Le Dr Delfieu conclut qu' «il est impératif que le médecin libéral soit apte à instaurer et à manipuler des drogues permettant la sédation des symptômes douloureux et épargnant ainsi au patient des déplacements contraignants jusqu'au centre de référence».
L'incidence annuelle des cancers chez l'enfant est d'environ 1 800 nouveaux cas. La majorité est diagnostiquée avant l'âge de 6 ans. La douleur est présente chez les enfants et leur famille parfois même avant le diagnostic. En effet, chez l'enfant, le retard au diagnostic est fréquent, il est évalué à 93 jours pour les tumeurs cérébrales et à 170 jours pour le sarcome d'Ewing. Les soins (effraction cutanée par injection, ponction, myélogramme…), notamment ceux qui sont prodigués à domicile, sont une source importante de douleur. Il ne faut donc pas hésiter à utiliser les crèmes anesthésiques.
Le MEOPA, mélange équimoléculaire oxygène/protoxyde d'azote, associe une action anxiolytique, amnésiante, euphorisante et un effet antalgique. Il est proposé pour tous les soins entraînant une douleur légère à modérée. Il est délivré par la pharmacie hospitalière et utilisé dans le cadre de la HAD ou dans les réseaux de soins palliatifs à domicile. Le traitement antalgique de fond fait également appel aux opioïdes en adaptant leur posologie au poids de l'enfant. Les techniques non médicamenteuses ont un intérêt évident dans la prise en charge de la douleur, surtout chez les enfants polymédicamentés.
Enfin, si l'enfant ne guérit pas (dans 20 à 30 % des cas), la gestion de toutes les formes de douleur (physique, psychique) est l'un des principaux objectifs des équipes tout en maintenant le plus longtemps possible une vie relationnelle de qualité.

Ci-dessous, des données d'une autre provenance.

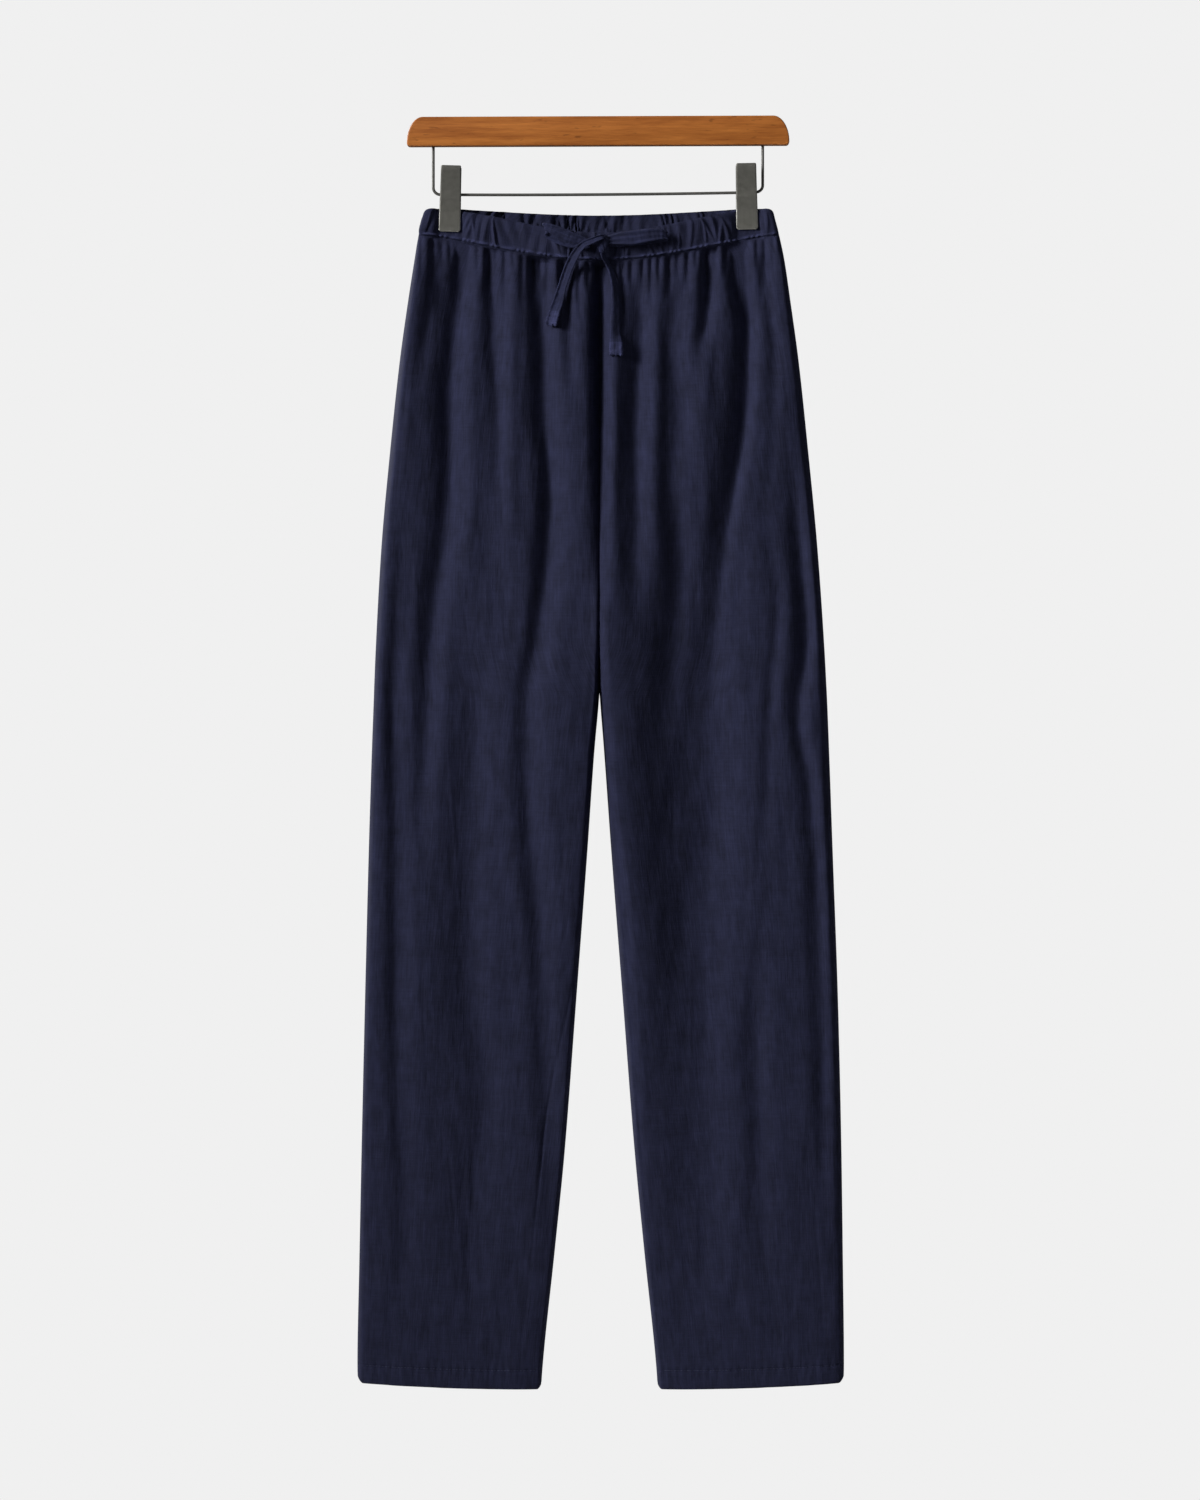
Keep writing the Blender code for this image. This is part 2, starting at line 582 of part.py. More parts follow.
def make_band(face):
    """Half of the waistband: puckers on the outside, plain inside."""
    way = SAG[face].side
    inward_left = Vector((1.0, 0.0, 0.0))
    outer_steps = stations(STEPS_PER_WAVE * PUCKERS)
    inner_steps = stations(BAND_INNER_FACE)
    outer_rows = []
    for rise in (1.0, 0.82, 0.18, 0.0):
        base = [band_place(face, step, rise) for step in outer_steps]
        normals = inward_normals(base, -way, inward_left, -inward_left)
        row = []
        for step, point, normal in zip(outer_steps, base, normals):
            height = pucker(face, step, rise, point.x)
            moved = point - height * normal
            moved.z += 0.35 * height * (rise - 0.5)
            row.append(moved)
        outer_rows.append(row)
    inner_rows = []
    for rise in (1.0, 0.5, 0.0):
        base = [band_place(face, step, rise) for step in inner_steps]
        normals = inward_normals(base, -way, inward_left, -inward_left)
        inner_rows.append(step_in(base, normals, BAND_CLOTH, way))
    outer_grid = [outer_steps] * len(outer_rows)
    inner_grid = [inner_steps] * len(inner_rows)
    return wall("waistband_" + face, outer_rows, inner_rows, outer_grid, inner_grid, LINEN)


def cloth_front(x, drop, half_width):
    """Depth of the front's outermost cloth across a strip, with its gathers and puckers."""
    deepest = 0.0
    for side_step in (-1.0, -0.5, 0.0, 0.5, 1.0):
        at = x + side_step * half_width
        sag = seam_sag("front", at)
        if drop < BAND_SEAM + sag + 2.0 * BAND_CLOTH:
            depth = pinched_depth("front", at) + BAND_CLOTH + PUCKER_HEIGHT
        else:
            nominal = drop - sag * sag_share(drop)
            depth = cloth_depth("front", at, nominal) + gather_height(0.0, nominal)
        deepest = max(deepest, depth)
    return deepest


def smooth_route(route, samples):
    """Points on a smooth curve through a route's places, with the width at each."""
    places = []
    for lay in route:
        depth = cloth_front(lay.x, lay.drop, lay.width / 2.0) + lay.lift
        places.append((Vector((lay.x, -depth, -lay.drop)), lay.width))
    result = []
    last = len(places) - 1
    for index in range(last):
        before = places[max(index - 1, 0)]
        start = places[index]
        end = places[index + 1]
        after = places[min(index + 2, last)]
        for step in range(samples):
            t = step / samples
            curve = 0.5 * (2.0 * start[0] + (end[0] - before[0]) * t
                           + (2.0 * before[0] - 5.0 * start[0] + 4.0 * end[0] - after[0]) * t ** 2
                           + (3.0 * start[0] - before[0] - 3.0 * end[0] + after[0]) * t ** 3)
            result.append((curve, mix(start[1], end[1], t)))
    result.append(places[last])
    return result


def make_tape(name, route, across, samples=2, folded_end=0.0):
    """Flat drawstring tape along a route, with thin edges and capped ends."""
    places = smooth_route(route, samples)
    length = 0.0
    runs = [0.0]
    for (start, _), (end, _) in zip(places, places[1:]):
        length += (end - start).length
        runs.append(length)
    mesh = bmesh.new()
    rings = []
    for index, (point, width) in enumerate(places):
        before = places[max(index - 1, 0)][0]
        after = places[min(index + 1, len(places) - 1)][0]
        along = (after - before).normalized()
        wide = (across - across.dot(along) * along).normalized() * width / 2.0
        half = TAPE / 2.0
        if folded_end and length - runs[index] < folded_end:
            half *= TAPE_FOLD_EXTRA
        thick = along.cross(wide).normalized() * half
        corners = (-wide, -0.85 * wide - thick, 0.85 * wide - thick, wide, 0.85 * wide + thick,
                   -0.85 * wide + thick)
        rings.append([mesh.verts.new(point + corner) for corner in corners])
    for first, second in zip(rings, rings[1:]):
        for side in range(6):
            following = (side + 1) % 6
            mesh.faces.new((first[side], first[following], second[following], second[side]))
    mesh.faces.new(rings[0])
    mesh.faces.new(rings[-1])
    return add_object(name, mesh, TAPE_LINEN)


def make_knot():
    """Small wrapped knot of the bow, narrower towards its foot."""
    middle = Vector((KNOT.x, -cloth_front(KNOT.x, KNOT.drop, KNOT.width / 2.0) - KNOT.lift, -KNOT.drop))
    mesh = bmesh.new()
    bmesh.ops.create_uvsphere(mesh, u_segments=14, v_segments=8, radius=1.0)
    for vert in mesh.verts:
        taper = mix(0.60, 1.0, smooth(0.5 + 0.5 * vert.co.z))
        vert.co = middle + Vector((vert.co.x * taper * KNOT.width / 2.0,
                                   vert.co.y * KNOT_DEPTH / 2.0,
                                   vert.co.z * KNOT_HEIGHT / 2.0))
    return add_object("drawstring_knot", mesh, TAPE_LINEN)


def arc(centre, radius_x, radius_z, start, end, steps):
    """Points of a quarter ellipse in the XZ plane, angles in degrees."""
    points = []
    for step in range(steps + 1):
        angle = math.radians(mix(start, end, step / steps))
        points.append((centre[0] + radius_x * math.cos(angle), centre[1] + radius_z * math.sin(angle)))
    return points


def make_bar():
    """Wooden bar with rounded shoulders, and two sockets for the rail in its underside."""
    half = BAR_LENGTH / 2.0
    shoulder_x = half - BAR_SHOULDER_RUN
    shoulder = (BAR_SHOULDER_RUN, BAR_SHOULDER_FALL)
    lower_x = half - BAR_LOWER_ROUND
    lower_z = -BAR_HEIGHT + BAR_LOWER_ROUND
    right = arc((lower_x, lower_z), BAR_LOWER_ROUND, BAR_LOWER_ROUND, -90.0, -10.0, 3)
    right += arc((shoulder_x, -BAR_SHOULDER_FALL), *shoulder, 4.0, 90.0, 8)
    outline = right + [(-x, z) for x, z in reversed(right)]
    mesh = bmesh.new()
    front = [mesh.verts.new((x, -BAR_DEPTH / 2.0, z)) for x, z in outline]
    back = [mesh.verts.new((x, BAR_DEPTH / 2.0, z)) for x, z in outline]
    mesh.faces.new(front)
    mesh.faces.new(back)
    for index in range(len(outline)):
        following = (index + 1) % len(outline)
        mesh.faces.new((front[index], front[following], back[following], back[index]))
    bar = add_object("hanger_bar", mesh, WOOD)
    rounding = bar.modifiers.new("edges", "BEVEL")
    rounding.width = BAR_EDGE_ROUND
    rounding.segments = 2
    rounding.limit_method = "ANGLE"
    rounding.angle_limit = math.radians(60.0)
    for side in (-1.0, 1.0):
        drill = bmesh.new()
        turn = Matrix.Translation((side * RAIL_HALF_SPAN, 0.0, -BAR_HEIGHT))
        bmesh.ops.create_cone(drill, cap_ends=True, segments=12, radius1=RAIL_RADIUS + GAP,
                              radius2=RAIL_RADIUS + GAP, depth=2.0 * (RAIL_SOCKET + GAP), matrix=turn)
        cutter = add_object("socket_cutter", drill, WOOD)
        cutter.hide_render = True
        cutter.display_type = "WIRE"
        cut = bar.modifiers.new("socket", "BOOLEAN")
        cut.operation = "DIFFERENCE"
        cut.object = cutter
    return bar


def rail_height(x):
    """Height of the rail's level stretch, which sags and tilts a little."""
    share = x / RAIL_HALF_SPAN
    return -RAIL_DROP + RAIL_TILT * share - RAIL_SAG * (1.0 - share * share)


def make_rail():
    """Bent steel rail: up into the bar at each end."""
    level = [share * RAIL_HALF_SPAN for share in (-0.9, -0.6, -0.3, 0.0, 0.3, 0.6, 0.9)]
    path = [(x, rail_height(x)) for x in level]
    for side in (-1.0, 1.0):
        foot = rail_height(side * RAIL_HALF_SPAN)
        bend = arc((RAIL_HALF_SPAN - RAIL_BEND, foot + RAIL_BEND), RAIL_BEND, RAIL_BEND, -90.0, 0.0, 5)
        rise = [(RAIL_HALF_SPAN, mix(foot, -BAR_HEIGHT, 0.6)), (RAIL_HALF_SPAN, RAIL_SOCKET - BAR_HEIGHT)]
        end = [(side * x, z) for x, z in bend + rise]
        path = path + end if side > 0.0 else end[::-1] + path
    return make_wire("hanger_rail", [Vector((x, 0.0, z)) for x, z in path], RAIL_RADIUS, 2, STEEL)


def make_wire(name, points, radius, resolution, finish):
    """Round wire along points, with filled ends."""
    data = bpy.data.curves.new(name, "CURVE")
    data.dimensions = "3D"
    data.bevel_depth = radius
    data.bevel_resolution = resolution
    data.use_fill_caps = True
    line = data.splines.new("POLY")
    line.points.add(len(points) - 1)
    for slot, point in zip(line.points, points):
        slot.co = (*point, 1.0)
    thing = bpy.data.objects.new(name, data)
    bpy.context.collection.objects.link(thing)
    data.materials.append(make_material(name, finish))
    return thing


def make_plate(name, way, ear_offset):
    """One clip plate about the rail at the origin, with two ears drilled for the rail."""
    outer = []
    inner = []
    for row in PLATE:
        edge = row.half_width
        outer.append([Vector((x, way * (row.out + CLIP_PLATE), row.rise)) for x in (-edge, edge)])
        inner.append([Vector((x, way * row.out, row.rise)) for x in (-edge, edge)])
    steps = [even_steps(2)] * len(PLATE)
    plate = wall(name, outer, inner, steps, steps, PAINTED_STEEL)
    root = JAW_TOP.out + CLIP_PLATE / 2.0
    for side in (-1.0, 1.0):
        ear = bmesh.new()
        size = (CLIP_PLATE, root + CLIP_EAR_REACH, 2.0 * CLIP_EAR_HALF_HEIGHT)
        place = Matrix.Translation((side * ear_offset, way * (root - CLIP_EAR_REACH) / 2.0, 0.0))
        bmesh.ops.create_cube(ear, size=1.0, matrix=place @ Matrix.Diagonal((*size, 1.0)))
        apply_boolean(plate, ear, "UNION")
    drill = bmesh.new()
    along_rail = Matrix.Rotation(math.pi / 2.0, 4, "Y")
    bmesh.ops.create_cone(drill, cap_ends=True, segments=12, radius1=RAIL_RADIUS + GAP,
                          radius2=RAIL_RADIUS + GAP, depth=0.03, matrix=along_rail)
    apply_boolean(plate, drill, "DIFFERENCE")
    return plate


def apply_boolean(thing, tool_mesh, operation):
    """Add or cut a tool mesh and keep only the result."""
    tool = add_object("tool", tool_mesh, PAINTED_STEEL)
    change = thing.modifiers.new("change", "BOOLEAN")
    change.operation = operation
    change.object = tool
    bpy.context.view_layer.update()
    evaluated = thing.evaluated_get(bpy.context.evaluated_depsgraph_get())
    result = bpy.data.meshes.new_from_object(evaluated)
    thing.modifiers.clear()
    thing.data = result
    bpy.data.objects.remove(tool)


def make_spring(name):
    """Coil on the rail between the ears, with an arm up behind each plate's handle."""
    radius = RAIL_RADIUS + GAP + SPRING_WIRE
    last = SPRING_TURNS * SPRING_STEPS
    points = []
    for step in range(last + 1):
        angle = 2.0 * math.pi * step / SPRING_STEPS
        x = mix(-SPRING_LENGTH / 2.0, SPRING_LENGTH / 2.0, step / last)
        points.append(Vector((x, -radius * math.cos(angle), radius * math.sin(angle))))
    lean = (HANDLE_TOP.out - HANDLE_FOOT.out) / (HANDLE_TOP.rise - HANDLE_FOOT.rise)
    reach = HANDLE_FOOT.out + lean * (SPRING_ARM - HANDLE_FOOT.rise) - GAP - SPRING_WIRE
    points.insert(0, Vector((-SPRING_LENGTH / 2.0, -reach, SPRING_ARM)))
    points.append(Vector((SPRING_LENGTH / 2.0 + SPRING_SIDESTEP, reach, SPRING_ARM)))
    return make_wire(name, points, SPRING_WIRE, 1, STEEL)


def make_clip(clip):
    """A clip of two plates and a spring, tilted a little on the rail."""
    pivot = bpy.data.objects.new(clip.name + "_pivot", None)
    bpy.context.collection.objects.link(pivot)
    pivot.location = (clip.x, 0.0, rail_height(clip.x))
    pivot.rotation_euler = (0.0, math.radians(clip.tilt_degrees), 0.0)
    inner_ear = CLIP_EAR_OFFSET - CLIP_PLATE - GAP
    pieces = (make_plate(clip.name + "_front", -1.0, CLIP_EAR_OFFSET),
              make_plate(clip.name + "_back", 1.0, inner_ear),
              make_spring(clip.name + "_spring"))
    for piece in pieces:
        piece.parent = pivot


def main():
    for thing in list(bpy.data.objects):
        bpy.data.objects.remove(thing)
    for face in ("front", "back"):
        make_band(face)
        for side in ("left", "right"):
            make_panel(side, face)
    level = Vector((1.0, 0.0, 0.0))
    upright = Vector((0.0, 0.0, 1.0))
    make_knot()
    make_tape("drawstring_loop_left", LOOP_LEFT, upright)
    make_tape("drawstring_loop_right", LOOP_RIGHT, upright)
    make_tape("drawstring_tail_left", TAIL_LEFT, level, folded_end=TAPE_FOLD)
    make_tape("drawstring_tail_right", TAIL_RIGHT, level, folded_end=TAPE_FOLD)
    make_bar()
    make_rail()
    for clip in CLIPS:
        make_clip(clip)


main()
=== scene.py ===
"""The looks of linen drawstring trousers that two clips hold under a wooden bar hanger.

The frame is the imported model: the origin is the middle of the bar's top face, X runs to the
viewer's right, the front of the trousers faces -Y and Z is up. Heights are written as drops
below the bar's top. Sizes are in metres. Left and right are the viewer's.
"""
import bisect
import math
import random
from collections import namedtuple

import bmesh
import bpy
import numpy as np
from bpy.props import FloatProperty, PointerProperty, StringProperty
from mathutils import Matrix, Vector


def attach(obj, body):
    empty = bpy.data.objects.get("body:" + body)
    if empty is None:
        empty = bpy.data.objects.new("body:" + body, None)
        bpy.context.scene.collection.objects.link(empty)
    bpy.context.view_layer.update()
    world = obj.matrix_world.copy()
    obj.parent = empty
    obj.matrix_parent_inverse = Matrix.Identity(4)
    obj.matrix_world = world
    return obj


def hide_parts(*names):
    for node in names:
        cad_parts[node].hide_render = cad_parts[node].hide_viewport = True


bl_info = {
    "name": "Linen trousers on a clip hanger",
    "version": (1, 0, 0),
    "blender": (4, 5, 0),
    "location": "3D View > Sidebar > Trousers",
    "description": "Dresses the packed trousers and their hanger in linen, tape, wood and steel",
    "category": "Object",
}

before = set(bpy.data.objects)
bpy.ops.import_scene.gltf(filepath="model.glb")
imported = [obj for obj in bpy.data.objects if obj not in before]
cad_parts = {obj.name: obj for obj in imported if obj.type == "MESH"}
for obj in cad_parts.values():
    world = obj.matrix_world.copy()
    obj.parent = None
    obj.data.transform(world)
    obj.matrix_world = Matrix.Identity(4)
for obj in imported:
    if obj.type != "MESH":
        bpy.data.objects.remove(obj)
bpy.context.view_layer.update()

# Wooden bar
BAR_LENGTH = 0.344
BAR_HEIGHT = 0.0264
BAR_DEPTH = 0.0140
BAR_SHOULDER_RUN = 0.0145
BAR_SHOULDER_FALL = 0.0232
BAR_LOWER_ROUND = 0.0030
BAR_TILT_DEGREES = 0.22
BAR_LOWERED = 0.0007

# Steel rail under the bar
RAIL_RADIUS = 0.0013
RAIL_HALF_SPAN = 0.1482
RAIL_DROP = 0.0697
RAIL_SAG = 0.0010
RAIL_TILT = 0.0011
RAIL_BEND = 0.0063
RAIL_SOCKET = 0.0100
RAIL_LEVEL = 0.9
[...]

D'après la session « Douleur et Cancer » sous l'égide de la SFETD (Société française d'étude et de traitement de la douleur) et du Collège national des médecins de la douleur, avec la participation des Drs Francine Hirszowski (Paris), Dominique Delfieu (Paris), Agnès Suc (Toulouse), Alain Serrié (Paris) et Françoise Loué (centre Albert-Thuret, Chevilly-la-Rue).